Asymmetrical sleeves by nature are sexy as they are associated by the uneven cut that flows along when walking. Though stereotypically pushed into the category of summer fashion, asymmetry has become a dynamic fashion which flows with ease across summer and fall seasons. “This is one trend we never skip. One covered and one open arm, asymmetric neckline, high/low sleeves are a few ways to give rise to asymmetry,” shares Rajiv Singhi, Proprietor, Gad Fashions.
The bishop
Seen in many designs by Simone Rocha and Christian Dior, the bishop sleeve – full and tied at the wrist – smacks of 70’s bohemia and that’s why it’s totally 2016. With 70’s fashion brushing in a breath of fresh air into the S/S ’16 collections, the bishop sleeve is the best variant to boast of.
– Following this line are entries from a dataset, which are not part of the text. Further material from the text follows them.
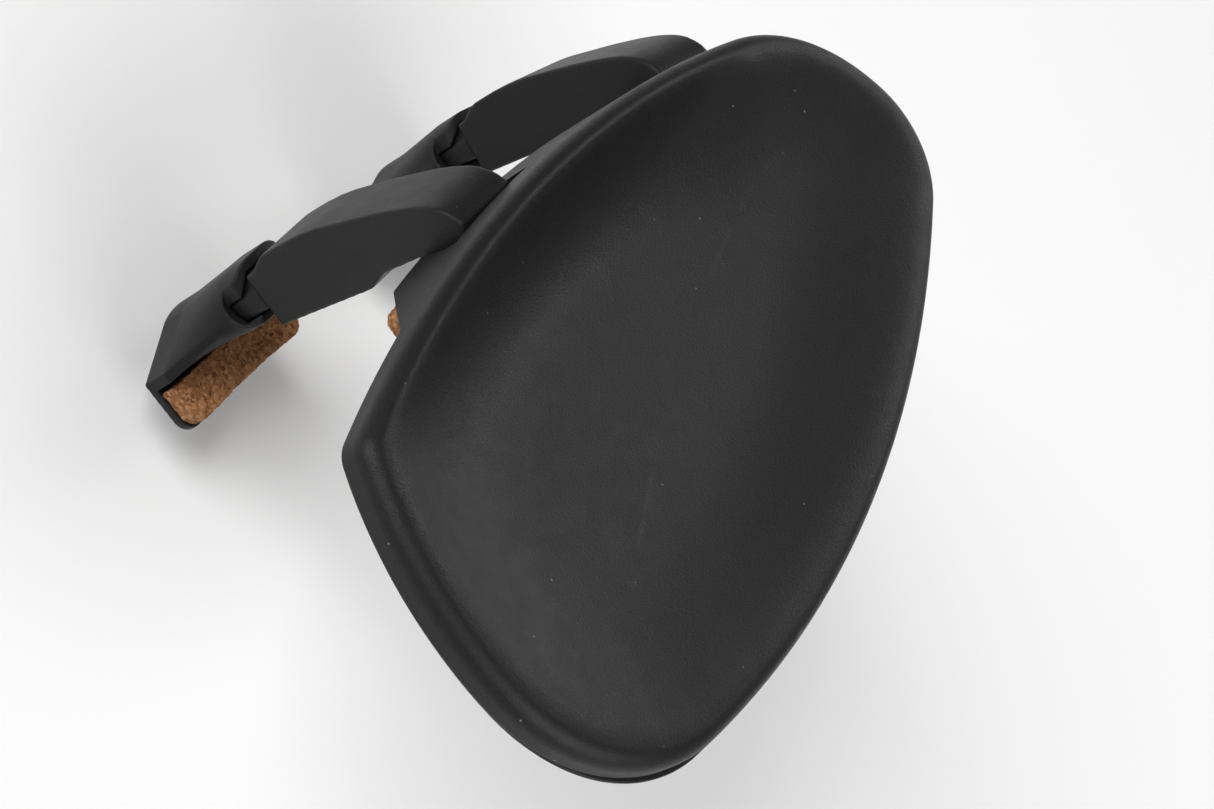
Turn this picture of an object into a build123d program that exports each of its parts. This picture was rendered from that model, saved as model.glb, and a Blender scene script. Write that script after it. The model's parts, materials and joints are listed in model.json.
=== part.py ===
from build123d import *
import os
from math import atan, degrees, sqrt

# Side-mounted violin chinrest: a dished chin plate over a lower shell, carried by a rail that sits
# on the violin's top edge, and clamped by two rocking arms whose cork-lined feet hook under the back.
#
# Frame, in millimetres: the origin is the middle of the rail cork's lower face, +Z points up out of
# the violin's top, -Y points to the player's neck, and +X points to the plate's sharp corner.

# ---- Plan of the rim ----
NECK_RADIUS = 165.0        # outer face of the wall on the neck side
NECK_WALL_Y = -6.2         # nearest point of that wall to the player
NECK_CENTRE_Y = NECK_WALL_Y + NECK_RADIUS
CORNER_X = 66.5            # where the neck side meets the tailpiece side
LEFT_TURN_X = -27.0        # where the neck side starts to turn round the left end
RIM_ARCS = [(26.0, 59.0), (14.0, 74.0), (143.0, 38.5), (24.0, 79.0)]   # radius, turn in degrees
CORNER_RADIUS = 4.0

# ---- Heights and thicknesses of the plate ----
RIM_Z = 18.5               # crest of the rim at the origin
RIM_RISE = 0.02            # rise of the crest per millimetre of Y
RIM_ROLL = 2.3             # radius of the rolled outer edge
CREST_INSET = 2.9          # the dish's wall starts this far in from the rim
FLOOR_INSET = 10.5         # and reaches the floor this far in
FLOOR_SHIFT = 2.0          # the floor sits this far towards the player, so the far wall is gentler
FLOOR_BLEND = 4.0
FLOOR_Z = 9.9              # dish floor at the origin, before the bowl's rise
FLOOR_RISE = 0.125
BOWL_X = 20.0              # the dish is deepest at this X
BOWL_RISE = 0.0011
PLATE_T = 2.6
UNDER_GROW = 1.5           # sideways thickness of the dish's wall
WALL_T = 2.3
PARTING_Z = 13.8           # joint between the plate and the lower shell
PARTING_RISE = 0.03
SKIRT_Z = 3.8              # lower edge of the neck-side wall
SHELL_T = 2.0
SHELL_GAP = 1.2
SHELL_DROP = PLATE_T + SHELL_GAP + SHELL_T     # dish floor down to the shell's outer face
SHELL_SHIFT = 2.1          # the shell sits this far towards +Y, so its far edge stands proud
SHELL_INSET = 1.4
SHELL_FLARE = 0.6          # the shell's sloping sides reach this far outside the rim at the parting

# ---- Rail and its cork ----
CORK_T = 2.4
RAIL_HALF = 34.5
RAIL_FRONT = 1.0           # distances in from the outer face of the neck-side wall
RAIL_BACK = 16.5
RAIL_STEP = 8.6            # the taller front part ends here
RAIL_Z = 6.6
RAIL_FRONT_Z = 7.6
CORK_HALF = 35.5
CORK_FRONT = 2.2
CORK_BACK = 10.2

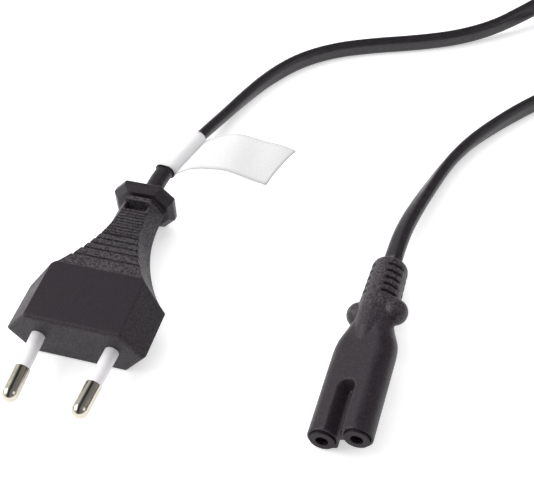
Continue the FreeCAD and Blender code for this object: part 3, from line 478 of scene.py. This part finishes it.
# %% [markdown]
# The turns of the coil lie side by side and on top of each other, in three columns and three
# layers. A loop lays them, because nobody places two hundred points by hand. A list says in which
# order the cord fills the places of the stack, and each turn eases over to its next place near
# its end.

# %% Places in the coil
COIL_CENTRE = Vector((70.5, 151.89, 0))
COIL_MEAN_RADIUS = 28.0
COIL_BOTTOM = 0.9
TURN_GAP = 0.2
# column from the middle outwards, and layer from the floor upwards
LAY_ORDER = [(3, 1), (2, 1), (1, 1), (1, 2), (2, 2), (1, 3), (2, 3), (3, 3), (3, 2)]


def turn_place(position):
    """Radius and height of one place in the coil's stack of turns."""
    column, layer = position
    radius = COIL_MEAN_RADIUS + (column - 2) * (CORD_WIDTH + TURN_GAP)
    height = COIL_BOTTOM + CORD_THICKNESS / 2 + (layer - 1) * (CORD_THICKNESS + TURN_GAP)
    return Vector((radius, height))


def on_coil(angle, radius, height):
    """A point at an angle round the coil."""
    return COIL_CENTRE + Vector((radius * math.cos(angle), radius * math.sin(angle), height))


outer_radius, outer_height = turn_place(LAY_ORDER[0])
print("first turn", round(2 * outer_radius, 1), "mm across,", outer_height, "mm above the floor")

# %% Turns and tails of the coil
ENTER_ANGLE = math.radians(-80)
LEAVE_ANGLE = math.radians(142)
COIL_TAIL = 21.0
COIL_APPROACH = 11.5
TAIL_SHARE = 0.4
FULL_TURNS = 8
POINTS_PER_TURN = 24
# share of a turn after which it eases over to its next place
CROSSING = 0.83


def eased(share):
    """A share from 0 to 1 that starts and ends gently."""
    share = min(1, max(0, share))
    return share * share * (3 - 2 * share)


def coil_tail(angle, way, position):
    """The straight tail that touches the coil at an angle, and the run that leads to it."""
    touch = on_coil(angle, *turn_place(position))
    onward = Vector((-math.sin(angle), math.cos(angle), 0)) * way
    distances = (COIL_TAIL + COIL_APPROACH, COIL_TAIL, COIL_TAIL * TAIL_SHARE)
    return [touch + onward * distance for distance in distances]


def coil_turns():
    """Points of all the turns, from where the cord enters the coil to where it leaves it."""
    sweep = LEAVE_ANGLE - ENTER_ANGLE + 2 * math.pi * FULL_TURNS
    count = round(sweep / (2 * math.pi) * POINTS_PER_TURN)
    # a spline of this order cuts inside its points, so they stand out by that much
    outward = 1 / math.cos(math.pi / POINTS_PER_TURN) ** 0.5
    points = []
    for index in range(count + 1):
        turned = sweep * index / count
        number, within = divmod(turned / (2 * math.pi), 1)
        here = turn_place(LAY_ORDER[int(number)])
        after = turn_place(LAY_ORDER[min(int(number) + 1, len(LAY_ORDER) - 1)])
        radius, height = here.lerp(after, eased((within - CROSSING) / (1 - CROSSING)))
        points.append(on_coil(ENTER_ANGLE + turned, radius * outward, height))
    return points


route = [CONNECTOR_EXIT, CONNECTOR_EXIT + Vector((0, CONNECTOR_LEAD_OUT, 0))]
route += [Vector(point) for point in CONNECTOR_ROUTE]
route += coil_tail(ENTER_ANGLE, -1, LAY_ORDER[0])
route += coil_turns()
route += reversed(coil_tail(LEAVE_ANGLE, 1, LAY_ORDER[-1]))
route += [Vector(point) for point in reversed(PLUG_ROUTE)]
route += [PLUG_EXIT + Vector((0, PLUG_LEAD_OUT, 0)), PLUG_EXIT]
print(len(route), "control points on the cord's route")

# %% [markdown]
# Blender works the spline out once, as a curve without thickness. The points along it are read
# off and the helper curve is thrown away.

# %% Points along a smooth line
SAMPLES_PER_POINT = 6


def spline_points(points, name):
    """Points read along a smooth spline through a route, in millimetres."""
    curve = bpy.data.curves.new(name, "CURVE")
    curve.dimensions = "3D"
    spline = curve.splines.new("NURBS")
    spline.points.add(len(points) - 1)
    for control, point in zip(spline.points, points):
        control.co = (point.x, point.y, point.z, 1)
    spline.order_u = 3
    spline.use_endpoint_u = True
    curve.resolution_u = SAMPLES_PER_POINT
    holder = bpy.data.objects.new(name, curve)
    line = bpy.data.meshes.new_from_object(holder)
    spots = [vertex.co.copy() for vertex in line.vertices]
    bpy.data.objects.remove(holder)
    bpy.data.curves.remove(curve)
    bpy.data.meshes.remove(line)
    return spots


def length_of(points):
    """Length of a line through points."""
    return sum((b - a).length for a, b in zip(points, points[1:]))


smooth_line = spline_points(route, "cord_line")
print(len(smooth_line), "points along", round(length_of(smooth_line)), "mm")

# %% [markdown]
# A flat cord bends easily only over its thin side. So where it curves along the floor it turns up
# on its edge, and it lies flat again in the coil. Two short tables say how far it is rolled at a
# distance from each end. The line is lifted by what the rolled section needs to stay on the
# floor.

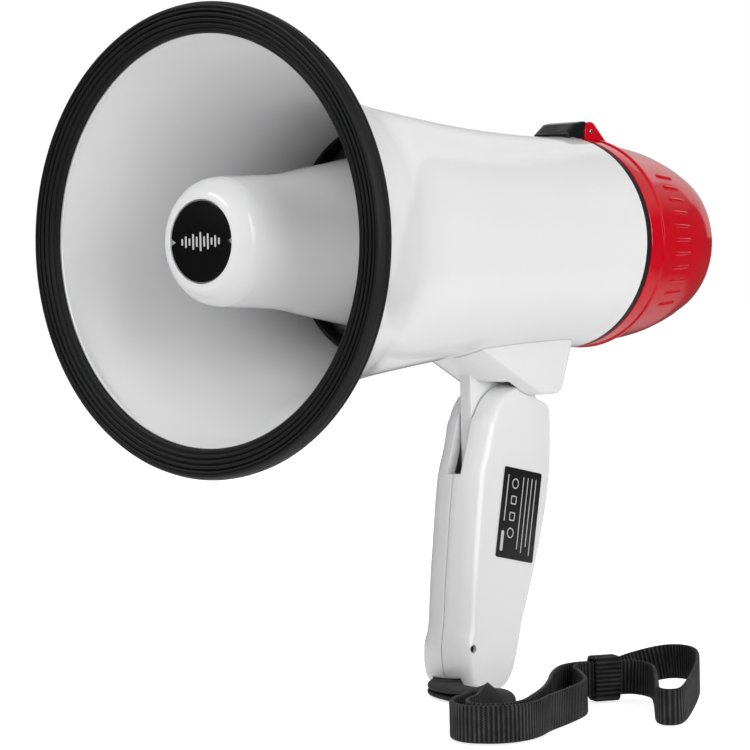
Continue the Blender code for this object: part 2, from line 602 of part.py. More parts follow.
def handle_half(name, side):
    """One moulded half: rounded outer shell, hollow inside, slotted for the leaf, bosses for screws."""
    edge = 3.0
    rings = [(0.15, 0.0), (HALF_W - edge, 0.0), (HALF_W - edge * 0.5, 0.4), (HALF_W - edge * 0.13, 1.5),
             (HALF_W, 3.0)]
    bm = bmesh.new()
    loops = []
    for x, d in rings:
        pts = inset(HANDLE_OUT, d) if d else HANDLE_OUT
        loops.append([bm.verts.new(place(side * x, s, z)) for s, z in pts])
    for a, b in zip(loops, loops[1:]):
        for i in range(len(a)):
            j = (i + 1) % len(a)
            bm.faces.new((a[i], a[j], b[j], b[i]))
    bm.faces.new(loops[0])
    bm.faces.new(loops[-1])
    ob = bm_object(name, bm, "white")
    hollow = prism("cut_hollow_%s" % name, inset(HANDLE_OUT, HANDLE_WALL), -1 * side, (HALF_W - 2.3) * side, None)
    boolean(ob, hollow)
    bosses = bmesh.new()
    rod_into(bosses, (side * 3.3, *PIVOT), (side * (HALF_W - 1.6), *PIVOT), 6.2, 24)
    for s, z in HANDLE_SCREWS:
        rod_into(bosses, (side * 0.15, s, z), (side * (HALF_W - 1.6), s, z), 3.8, 18)
    rod_into(bosses, (side * 6.6, *STRAP_PIN), (side * (HALF_W - 1.6), *STRAP_PIN), 2.6, 14)
    boolean(ob, bm_object("cut_boss_%s" % name, bosses, None), "UNION")
    slot = [PIVOT, (180.0, -43.0), (110.0, -43.0), (110.0, SLOT_FLOOR), (133.4, SLOT_FLOOR)]
    slot += arc(PIVOT, SLOT_R, 216, 285, 7)
    boolean(ob, prism("cut_slot_%s" % name, slot, -SLOT_HALF, SLOT_HALF, None))
    bores = bmesh.new()
    rod_into(bores, (side * 1.0, *PIVOT), (side * (HALF_W - 2.4), *PIVOT), PIVOT_R + 0.1, 32)
    for s, z in HANDLE_SCREWS:
        if side < 0:
            rod_into(bores, (1.0, s, z), (-12.0, s, z), 1.5, 14)
        else:
            rod_into(bores, (-1.0, s, z), (7.8, s, z), 1.5, 14)
    rod_into(bores, (side * -1.0, *STRAP_PIN), (side * 12.0, *STRAP_PIN), STRAP_PIN_R + 0.2, 16)
    boolean(ob, bm_object("cut_bores_%s" % name, bores, None))
    if side < 0:
        wells = bmesh.new()
        for s, z in HANDLE_SCREWS:
            rod_into(wells, (-8.6, s, z), (-12.0, s, z), 3.0, 20)
        boolean(ob, bm_object("cut_wells", wells, None))
    exit_cut = [(110.0, -163.5), (110.0, -154.6), (119.0, -153.4), (126.0, -153.4), (130.0, -155.4),
                (131.4, -158.0), (131.4, -163.5)]
    boolean(ob, prism("cut_exit_%s" % name, exit_cut, -7.4, 7.4, None))
    return ob


def handle():
    handle_half("handle_left", 1)
    handle_half("handle_right", -1)
    rod("pivot_pin", (-8.3, *PIVOT), (8.3, *PIVOT), PIVOT_R, "steel", 32)
    for k, (s, z) in enumerate(HANDLE_SCREWS):
        screw_part("handle_screw_%d" % (k + 1), (-10.4, s, z), (7.2, s, z), 2.7, 1.5, 1.2, segs=12)
    rod("strap_pin", (-HALF_W + 1.0, *STRAP_PIN), (HALF_W - 1.0, *STRAP_PIN), STRAP_PIN_R, "steel", 16)
    label = [(142.3, -80.6), (164.9, -85.0), (157.9, -118.1), (135.3, -113.6)]
    bm = bmesh.new()
    pts = []
    for i, (a, b) in enumerate(zip(label, label[1:] + label[:1])):
        c = label[i - 1]
        va, vc = Vector(b) - Vector(a), Vector(c) - Vector(a)
        pts += [tuple(Vector(a) + vc.normalized() * 1.0), tuple(Vector(a) + va.normalized() * 1.0)]
    return prism("rating_label", pts, HALF_W + 0.02, HALF_W + 0.32, "black")


# ---------------------------------------------------------------- wrist strap
# centre line of the doubled strap, from the pin in the handle to the keeper: x, s, height above the
# ground, the side on which the outer strand lies, and half the distance between the strands
STRAP_RUN = [
    ((0.0, 127.4, 15.5), (0.0, 1.0, 0.0), 2.4), ((0.0, 127.2, 10.5), (0.0, 1.0, 0.0), 2.4),
    ((0.0, 124.6, 5.6), (0.0, 0.7, -0.7), 2.5), ((1.0, 117.5, 4.0), (0.0, 0.0, -1.0), 2.5),
    ((8.0, 110.0, 4.0), (0.0, 0.0, -1.0), 2.5), ((22.0, 104.0, 4.0), (0.0, 0.0, -1.0), 2.5),
    ((38.5, 95.5, 4.4), (-0.05, -0.06, -0.99), 2.5), ((51.0, 84.0, 6.0), (-0.26, -0.24, -0.93), 2.5),
    ((58.5, 73.0, 7.2), (-0.62, -0.36, -0.70), 2.5), ((62.8, 61.5, 7.4), (-0.88, -0.34, -0.33), 2.5),
    ((65.6, 52.0, 6.8), (-0.98, -0.18, 0.0), 2.5), ((68.2, 43.6, 6.7), (-0.92, -0.38, 0.0), 2.5),
    ((73.8, 36.4, 6.7), (-0.66, -0.75, 0.0), 2.5), ((81.2, 33.0, 6.7), (-0.14, -0.99, 0.0), 2.5),
    ((88.6, 36.2, 6.7), (0.68, -0.73, 0.0), 2.5), ((91.4, 43.5, 6.7), (0.99, -0.10, 0.0), 2.5),
    ((90.2, 52.5, 6.7), (0.98, 0.18, 0.0), 2.5), ((85.5, 64.0, 6.7), (0.95, 0.30, 0.0), 2.8),
    ((79.5, 80.0, 6.8), (0.94, 0.33, 0.0), 4.4), ((72.0, 96.0, 7.0), (0.89, 0.46, 0.0), 6.0),
    ((62.5, 108.5, 7.5), (0.86, 0.51, 0.0), 4.8), ((55.8, 118.0, 8.1), (0.95, 0.32, 0.0), 2.6),
    ((55.2, 125.0, 8.4), (0.94, -0.34, 0.0), 1.5), ((58.2, 130.8, 8.4), (0.86, -0.51, 0.0), 1.5),
    ((61.6, 136.6, 8.4), (0.86, -0.51, 0.0), 1.5)]
KEEPER_INDEX = (23, 24)
# end loop beyond the keeper: x, s, height
STRAP_LOOP = [
    (67.0, 141.8, 8.2), (75.5, 140.0, 7.7), (85.0, 129.0, 7.2), (97.0, 112.5, 6.7), (107.5, 98.5, 6.6),
    (113.3, 96.0, 6.6), (114.6, 101.5, 6.8), (109.0, 115.0, 8.6), (99.0, 134.0, 11.5),
    (87.0, 149.0, 13.2), (73.5, 154.0, 12.8), (64.3, 148.0, 10.6)]


def spline(points, per):
    """Catmull-Rom through the points, per samples to each span."""
    p = np.array(points, float)
    p = np.vstack([2 * p[0] - p[1], p, 2 * p[-1] - p[-2]])
    out = []
    for i in range(1, len(p) - 2):
        a, b, c, d = p[i - 1], p[i], p[i + 1], p[i + 2]
        for k in range(per):
            t = k / per
            out.append(0.5 * (2 * b + (c - a) * t + (2 * a - 5 * b + 4 * c - d) * t * t
                              + (3 * b - a - 3 * c + d) * t ** 3))
    out.append(p[-2])
    return np.array(out)


def strap_path():
    """Centre line of the webbing and its width direction, sampled along the whole loop."""
    run = spline([(*c, *n, h) for c, n, h in STRAP_RUN], 3)
    centre, side, half = run[:, :3], run[:, 3:6], run[:, 6]
    tangent = np.gradient(centre, axis=0)
    tangent /= np.linalg.norm(tangent, axis=1)[:, None]
    side = side - tangent * np.sum(side * tangent, axis=1)[:, None]
    side /= np.linalg.norm(side, axis=1)[:, None]
    width = np.cross(tangent, side)
    outer = centre + side * half[:, None]
    inner = centre - side * half[:, None]
    loop = spline([tuple(outer[-1])] + STRAP_LOOP + [tuple(inner[-1])], 3)[1:-1]
    flat = np.tile(width[-1], (len(loop), 1))
    line = np.vstack([outer, loop, inner[::-1]])
    across = np.vstack([width, flat, width[::-1]])
    step = np.linalg.norm(np.diff(line, axis=0), axis=1)
    keep = [0]
    for i in range(1, len(line)):
        if np.linalg.norm(line[i] - line[keep[-1]]) > 5.0:
            keep.append(i)
    return line[keep], across[keep], float(step.sum())


def frame_point(p):
    return place(p[0], p[1], p[2] + HANDLE_BOTTOM)


def strap():
    line, across, _ = strap_path()
    tangent = np.gradient(line, axis=0)
    tangent /= np.linalg.norm(tangent, axis=1)[:, None]
    across = across - tangent * np.sum(across * tangent, axis=1)[:, None]
    across /= np.linalg.norm(across, axis=1)[:, None]
    thick = np.cross(tangent, across)
    bm = bmesh.new()
    rings = []
    for p, w, n in zip(line, across, thick):
        rings.append([bm.verts.new(frame_point(p + w * STRAP_W / 2 * a + n * STRAP_T / 2 * b))
                      for a, b in ((-1, -1), (1, -1), (1, 1), (-1, 1))])
    for a, b in zip(rings, rings[1:]):
        for i in range(4):
            j = (i + 1) % 4
            bm.faces.new((a[i], a[j], b[j], b[i]))
    bm.faces.new(rings[0])
    bm.faces.new(rings[-1])
    bm_object("strap_webbing", bm, "webbing")


def strap_keeper():
    """Sleeve that holds the two strands together."""
    a, b = np.array(STRAP_RUN[KEEPER_INDEX[0]][0]), np.array(STRAP_RUN[KEEPER_INDEX[1]][0])
    along = (b - a) / np.linalg.norm(b - a)
    up = np.array((0.0, 0.0, 1.0))
    side = np.cross(along, up)
    mid = (a + b) / 2
    bm = bmesh.new()
    rings = []
    for d, w, h in ((-4.6, 4.3, 7.9), (4.6, 4.3, 7.9), (4.6, 3.0, 6.6), (-4.6, 3.0, 6.6)):
        rings.append([bm.verts.new(frame_point(mid + along * d + side * w * i + up * h * j))
                      for i, j in ((-1, -1), (1, -1), (1, 1), (-1, 1))])
    for k in range(4):
        a4, b4 = rings[k], rings[(k + 1) % 4]
        for i in range(4):
            j = (i + 1) % 4
            bm.faces.new((a4[i], a4[j], b4[j], b4[i]))
    bm_object("strap_keeper", bm, "webbing")


def build():
    clear_scene()
    rim_gasket()
    horn_body()
    reflector_bullet()
    nose_badge()
    bullet_screw()
    throat_gasket()
    throat_bulkhead()
    throat_tube()
    driver_frame()
    driver_diaphragm()
    driver_magnet()
    driver_screws()
    amplifier()
    battery_bay()
    seam_seal()
    rear_cap()
    mouthpiece()
    volume_knob()
    mode_switch()
    talk_button()
    latch()
    bracket()
    handle()
    strap()
    strap_keeper()


build()
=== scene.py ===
import json
from math import acos, atan2, cos, hypot, pi, radians, sin, sqrt, tan
import bpy
import bmesh
import numpy as np
from mathutils import Matrix, Vector
from numpy.linalg import norm


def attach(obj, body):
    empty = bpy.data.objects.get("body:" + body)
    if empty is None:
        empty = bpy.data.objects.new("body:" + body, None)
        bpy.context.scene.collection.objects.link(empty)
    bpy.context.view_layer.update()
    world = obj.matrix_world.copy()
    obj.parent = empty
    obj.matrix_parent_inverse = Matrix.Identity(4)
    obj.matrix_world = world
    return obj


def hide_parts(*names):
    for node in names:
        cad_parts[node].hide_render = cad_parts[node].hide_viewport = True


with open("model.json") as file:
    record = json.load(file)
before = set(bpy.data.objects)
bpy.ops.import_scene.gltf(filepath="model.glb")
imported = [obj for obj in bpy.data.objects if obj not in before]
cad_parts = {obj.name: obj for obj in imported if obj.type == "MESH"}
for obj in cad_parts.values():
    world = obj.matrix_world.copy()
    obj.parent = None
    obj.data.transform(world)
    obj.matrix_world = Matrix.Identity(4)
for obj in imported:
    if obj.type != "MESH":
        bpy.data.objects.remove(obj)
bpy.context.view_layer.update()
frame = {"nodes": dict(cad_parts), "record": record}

MM = 0.001
MID_S = 124.8    # the row frame's origin lies at this station
FOOT = -162.0    # the ground, level with the foot of the grip

# stations and radii down the outside of the horn
BODY_OUT = [(2.0, 72.9), (12, 67.6), (20, 63.6), (28, 60.0), (36, 56.7), (44, 53.7), (51, 51.3),
            (59, 49.2), (70, 47.3), (90, 44.9), (115, 42.3), (140, 40.5), (170, 39.4), (194.2, 39.7)]
WALL = 2.1
BADGE_R = 13.3
PIVOT, PIVOT_BORE = (152.0, -71.0), 3.1
HALF_W = 11.0
TAPER = ((214.5, 228.5), (37.95, 36.1))    # stations and radii of the cap under its finger ribs
LATCH_PIN = (203.3, 41.6)
KNOB_AT, TALK_AT, MODE_AT = (16.5, 0.0), (0.0, 16.5), (-3.0, -16.5)
DIAL_R = 6.9
DIAL_S = (242.2, 242.4)
PANEL_CUT = (238, 245)
STRAP_PIN = (122.6, -145.5)
HANDLE_SCREWS = [(150.0, -101.0), (141.0, -126.0)]
BRACKET_HALF, BRACKET_FOOT = 15.5, -56.0
STRAP_W, STRAP_T = 12.0, 1.6
RIB_PITCH, RIB_STEPS = 1.5, 4


def place(x, s, z):
    return Vector((x, s - MID_S, z - FOOT)) * MM


def side_on(s, z, x):
    return place(x, s, z)


def end_on(x, z, s):
    return place(x, s, z)


def link(ob):
    bpy.context.scene.collection.objects.link(ob)
    return ob


# ---- camera
cam_data = bpy.data.cameras.new("camera")
camera = link(bpy.data.objects.new("camera", cam_data))
bpy.context.scene.camera = camera
cam_data.sensor_width = 36.0
cam_data.lens = 139.3
cam_data.clip_start, cam_data.clip_end = 0.02, 60.0
RIGHT = Vector((0.76161, 0.64768, -0.02138)).normalized()
BACK = -Vector((-0.64803, 0.76120, -0.02513)).normalized()
UP = BACK.cross(RIGHT).normalized()
EYE = (0.65545, -0.81034, 0.14112)
camera.matrix_world = Matrix.Translation(EYE) @ Matrix((RIGHT, UP, BACK)).transposed().to_4x4()


# ---- materials
def feed(tree, made, inputs):
    """Link the sockets among the inputs and set the constants."""
    for key, value in inputs.items():
        if isinstance(value, bpy.types.NodeSocket):
            tree.links.new(value, made.inputs[key])
        else:
            made.inputs[key].default_value = value


def node(tree, kind, inputs=None, **props):
    made = tree.nodes.new("ShaderNode" + kind)
    for key, value in props.items():
        setattr(made, key, value)
    feed(tree, made, inputs or {})
    return made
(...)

Emilia Wickstead did a particularly nice bishop version, mixing it with a more structured dolman application, whereas, a 3/4 bishop sleeve was seen at Verrier, much easier to wear than the full-length traditional bishop sleeve. As shoulders are emerging as the new legs in the fashion world, designers are experimenting with crazy versions of this feminine bishop trend. Bishop sleeves are a lighter version of pleated cap sleeves and peasant sleeves. They are so versatile that whether it’s a fancy flounce on a little black dress or a swell of fabric on a vintage bolero, they make a silhouette soft yet dramatic. Chloe, Valentino and many others provided perfect examples to best execute this festive detail. Manish Sareen, President, Sangar Overseas nodded his approval of the fact that puff sleeves have re-emerged in the runways and have high chances of being carried forward in the coming seasons. His product development team is already looking at the options.